Start of DATA EXCERPT
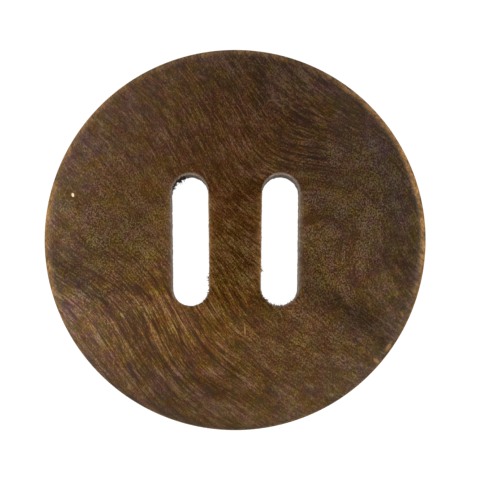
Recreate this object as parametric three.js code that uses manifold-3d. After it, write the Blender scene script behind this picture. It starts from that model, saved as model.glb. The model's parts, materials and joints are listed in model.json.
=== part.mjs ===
// A sew-through wooden button: one turned disc with a rounded front rim and two long slots
// milled side by side, which lean a little apart towards one end.
// Millimetres, +Z up. The origin is the centre of the flat back face, +Z points to the front
// face, and the slots run along Y.

import * as THREE from "three";
import { mergeVertices } from "three/addons/utils/BufferGeometryUtils.js";
import Module from "manifold-3d";

// Disc
const DIAMETER = 50;
const THICKNESS = 5;
const SHOULDER_WIDTH = 1.5; // how far the front rim's rounding reaches in from the edge
const SHOULDER_HEIGHT = 1.1; // how far it reaches down the edge
const BACK_ROUND = 0.7; // radius of the rounding round the back face

// Slots
const SLOT_WIDTH = 4.85;
const SLOT_LENGTH = 17.2; // over both round ends
const SLOT_SPACING = 11.75; // between the slots' centres
const SLOT_OFFSET = -0.2; // how far along Y the pair sits off the disc's centre
const SLOT_LEAN = 0.75; // degrees that each slot's +Y end leans outwards
const MOUTH_EASE = 0.12; // how much wider each mouth is than the slot, on every side
const MOUTH_DEPTH = 0.35; // how deep that easing reaches
const BREAKTHROUGH = 0.02; // how far the cutter passes each face

// Facets
const ROUND_SEGMENTS = 96;
const SHOULDER_SEGMENTS = 5;
const BACK_SEGMENTS = 3;
const SLOT_END_SEGMENTS = 12;
const MOUTH_SEGMENTS = 3;

const wasm = await Module();
wasm.setup();

// A quarter of an ellipse, as points from angle `from` to `from` + 90 degrees.
function quarterEllipse(centreX, centreY, radiusX, radiusY, from, segments) {
  const points = [];
  for (let i = 0; i <= segments; i++) {
    const angle = from + ((Math.PI / 2) * i) / segments;
    points.push(
      new THREE.Vector2(
        centreX + radiusX * Math.cos(angle),
        centreY + radiusY * Math.sin(angle),
      ),
    );
  }
  return points;
}

// The disc without its slots: half its cross-section, turned about the axis.
function blankGeometry() {
  const radius = DIAMETER / 2;
  const profile = [
    new THREE.Vector2(0, 0),
    ...quarterEllipse(
      radius - BACK_ROUND,
      BACK_ROUND,
      BACK_ROUND,
      BACK_ROUND,
      -Math.PI / 2,
      BACK_SEGMENTS,
    ),
    ...quarterEllipse(
      radius - SHOULDER_WIDTH,
      THICKNESS - SHOULDER_HEIGHT,
      SHOULDER_WIDTH,
      SHOULDER_HEIGHT,
      0,
      SHOULDER_SEGMENTS,
    ),
    new THREE.Vector2(0, THICKNESS),
  ];
  return new THREE.LatheGeometry(profile, ROUND_SEGMENTS).rotateX(Math.PI / 2);
}

// A slot's outline: two straight sides joined by half circles, `ease` wider on every side.
function slotShape(ease) {
  const radius = SLOT_WIDTH / 2 + ease;
  const endCentre = (SLOT_LENGTH - SLOT_WIDTH) / 2;
  return new THREE.Shape()
    .absarc(0, endCentre, radius, 0, Math.PI)
    .absarc(0, -endCentre, radius, Math.PI, 2 * Math.PI)
    .closePath();
}

// What the cutter takes out: a slot that opens out smoothly to its mouth in each face.
function slotGeometry(side) {
  const mouthDepth = MOUTH_DEPTH + BREAKTHROUGH;
  return new THREE.ExtrudeGeometry(slotShape(MOUTH_EASE), {
    depth: THICKNESS - 2 * MOUTH_DEPTH,
    curveSegments: SLOT_END_SEGMENTS,
    bevelThickness: mouthDepth,
    bevelSize: -MOUTH_EASE,
    bevelSegments: MOUTH_SEGMENTS,
  })
    .translate(0, 0, MOUTH_DEPTH)
    .rotateZ(THREE.MathUtils.degToRad(-side * SLOT_LEAN))
    .translate((side * SLOT_SPACING) / 2, SLOT_OFFSET, 0);
}

// A closed geometry as a solid that can be cut.
function toSolid(geometry) {
  geometry.deleteAttribute("normal");
  geometry.deleteAttribute("uv");
  const merged = mergeVertices(geometry, 1e-4);
  return new wasm.Manifold(
    new wasm.Mesh({
      numProp: 3,
      vertProperties: merged.attributes.position.array,
      triVerts: new Uint32Array(merged.index.array),
    }),
  );
}

// A solid as a geometry with a flat normal on each facet.
function toGeometry(solid) {
  const { vertProperties, triVerts } = solid.getMesh();
  const shared = new THREE.BufferGeometry();
  shared.setAttribute("position", new THREE.BufferAttribute(vertProperties, 3));
  shared.setIndex(new THREE.BufferAttribute(triVerts, 1));
  const geometry = shared.toNonIndexed();
  geometry.computeVertexNormals();
  return geometry;
}

function makeButtonDisc() {
  const disc = [-1, 1].reduce(
    (solid, side) => solid.subtract(toSolid(slotGeometry(side))),
    toSolid(blankGeometry()),
  );
  const stainedWood = new THREE.MeshStandardMaterial({
    name: "stained_wood",
    color: 0x583f28,
    roughness: 0.45,
    metalness: 0,
  });
  const mesh = new THREE.Mesh(toGeometry(disc), stainedWood);
  mesh.name = "button_disc";
  return mesh;
}

const button = new THREE.Group();
button.name = "sew_on_button";
button.add(makeButtonDisc());

export default button;
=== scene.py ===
"""The looks of a wooden sew-through button: a turned disc of stained, figured wood with two milled
slots, the torn fibres that the cutter left in them, and a white light table to see it on.

Everything is in metres, in the part's own frame: the back face lies on z = 0, +Z is the front and the
slots run along Y."""

import json
import math

import bpy
import numpy as np
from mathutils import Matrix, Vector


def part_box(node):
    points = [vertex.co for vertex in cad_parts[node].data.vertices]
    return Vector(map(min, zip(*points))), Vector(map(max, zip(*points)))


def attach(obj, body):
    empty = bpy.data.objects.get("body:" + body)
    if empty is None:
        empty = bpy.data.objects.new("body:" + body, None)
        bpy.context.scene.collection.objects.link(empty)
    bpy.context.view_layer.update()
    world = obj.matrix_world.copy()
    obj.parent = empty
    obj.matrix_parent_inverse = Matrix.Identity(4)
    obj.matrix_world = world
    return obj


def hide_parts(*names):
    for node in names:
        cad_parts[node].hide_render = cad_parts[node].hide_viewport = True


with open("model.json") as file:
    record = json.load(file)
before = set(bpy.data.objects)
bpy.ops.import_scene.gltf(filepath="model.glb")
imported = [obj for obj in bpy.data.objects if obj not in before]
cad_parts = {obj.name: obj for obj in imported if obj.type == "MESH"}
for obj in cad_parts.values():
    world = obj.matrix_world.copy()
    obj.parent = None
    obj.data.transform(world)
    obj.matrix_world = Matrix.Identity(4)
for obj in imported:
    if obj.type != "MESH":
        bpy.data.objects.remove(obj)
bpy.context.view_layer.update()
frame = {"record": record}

bl_info = {
    "name": "Wooden Sew-Through Button",
    "version": (1, 0, 0),
    "blender": (4, 5, 0),
    "location": "3D View > Sidebar > Button",
    "description": "Makes a stained wooden button with two long slots, and a light table under it",
    "category": "Add Mesh",
}

MM = 0.001

DISC_LOW, DISC_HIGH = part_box("button_disc")
DISC_RADIUS = (DISC_HIGH.x - DISC_LOW.x) / 2
DISC_THICKNESS = DISC_HIGH.z - DISC_LOW.z
SLOT_BOXES = [np.array(o["box_m"]) for o in frame["record"]["physics"]["openings"]]
SLOT_SPACING = float(abs(SLOT_BOXES[1][:, 0].mean() - SLOT_BOXES[0][:, 0].mean()))
SLOT_OFFSET = float(SLOT_BOXES[0][:, 1].mean())

# How finely the disc is divided
SIDE_STEPS = 150  # along each straight side of a slot
END_STEPS = 150  # round each end of a slot
FACE_STEPS = 34  # from a slot's mouth out to the rim, on the front
BACK_STEPS = 10  # the same on the back
MOUTH_STEPS = 5  # down the easing of a mouth
WALL_STEPS = 8  # down a slot's wall, from one easing to the other
SHOULDER_STEPS = 14
EDGE_STEPS = 6
BACK_ROUND_STEPS = 6

# Torn fibres
FIBRE_COUNT = 130
FIBRE_RINGS = 4
FIBRE_SHORTEST = 0.35  # the shortest, as a share of the longest
FIBRE_SCATTER = 0.45  # how far each leans its own way, against 1 straight out of the wall
FIBRE_PULL = (0.25, -0.25, 0.0)  # how far they all lean along the grain, on the same scale
FIBRE_SAG = 0.25  # how far a tip hangs, as a share of its length
STRAY_FIBRES = 0.006  # the chance of a fibre outside the torn patches, against 1 inside them
FIBRE_SHADE = 0.7  # how far they have the colour of torn wood
WALL_TORN_SHADE = 0.85  # the same for the torn walls

# Bends in the grain, in disc radii: (u, v, reach along u, reach along v, push across the rings).
# u runs down the slope of the grain and v across it.
GRAIN_BENDS = (
    (0.28, 0.55, 0.25, 0.30, -0.19),
    (0.31, 0.45, 0.09, 0.09, -0.08),
    (-0.15, 0.33, 0.24, 0.24, 0.12),
    (0.33, -0.25, 0.22, 0.35, 0.085),
    (-0.25, -0.60, 0.20, 0.30, -0.075),
    (-0.85, 0.10, 0.24, 0.40, -0.09),
    (0.66, 0.15, 0.20, 0.25, 0.07),
)
RING_LEAN = 0.6  # how far the rings slope, per unit of depth
WANDER_CELLS = (0.005, 0.009, 0.006)  # of the rings' slow wander: across them, along them, in depth
WANDER_REACH = 0.0009

# Cells of noise in the shape, in mm
WAVER_CELLS = (0.26, 0.26, 1.2)  # the wavering of a slot's wall
LUMP_CELLS = (0.17, 0.17, 1.3)  # the lumps of torn wood
RELIEF_CELLS = (1.6, 16, 10)  # the low soft rings of the front: across the grain, along it, in depth

# Noises of the finish: (grains in mm, detail, roughness). Those of the figure count their grains
# across the rings, along them and in depth, and the rest along X, Y and Z.
FIGURE_NOISES = {
    "rings": ((0.60, 12, 8), 2.0, 0.5),
    "streaks": ((0.85, 17, 10), 1.0, 0.4),
    "lines": ((0.21, 2.8, 2.0), 2.0, 0.5),
    "fibres": ((0.15, 0.7, 0.6), 2.0, 0.6),
    "hairs": ((0.085, 0.25, 0.25), 1.0, 0.5),
    "patchy": ((1.3, 3.0, 3.0), 2.0, 0.5),
}
STAIN_NOISES = {
    "speckle": ((0.17, 0.24, 0.2), 2.0, 0.6),
    "broad": ((2.6, 2.0, 2.0), 2.0, 0.5),
    "broken": ((0.5, 0.5, 0.5), 3.0, 0.6),
    "glint_flecks": ((0.20, 0.34, 0.3), 2.0, 0.5),
    "green": ((1.5, 1.5, 1.5), 2.0, 0.5),
    "blue": ((2.0, 2.0, 2.0), 2.0, 0.6),
    "rim_breakup": ((3, 3, 1.5), 2.0, 0.5),
    "wall_specks": ((0.16, 0.16, 0.5), 2.0, 0.6),
}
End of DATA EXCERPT
DIRECTION:
Only the lines from the start of the data to the line holding "const BACK_ROUND = 0.7;" are wanted; return them exactly, both ends included.

EXPECTED OUTPUT:
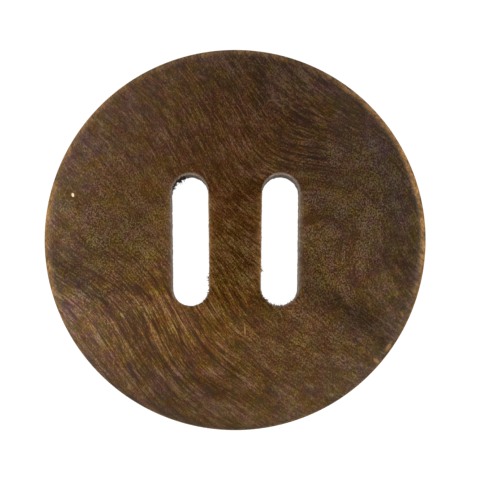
Recreate this object as parametric three.js code that uses manifold-3d. After it, write the Blender scene script behind this picture. It starts from that model, saved as model.glb. The model's parts, materials and joints are listed in model.json.
=== part.mjs ===
// A sew-through wooden button: one turned disc with a rounded front rim and two long slots
// milled side by side, which lean a little apart towards one end.
// Millimetres, +Z up. The origin is the centre of the flat back face, +Z points to the front
// face, and the slots run along Y.

import * as THREE from "three";
import { mergeVertices } from "three/addons/utils/BufferGeometryUtils.js";
import Module from "manifold-3d";

// Disc
const DIAMETER = 50;
const THICKNESS = 5;
const SHOULDER_WIDTH = 1.5; // how far the front rim's rounding reaches in from the edge
const SHOULDER_HEIGHT = 1.1; // how far it reaches down the edge
const BACK_ROUND = 0.7; // radius of the rounding round the back face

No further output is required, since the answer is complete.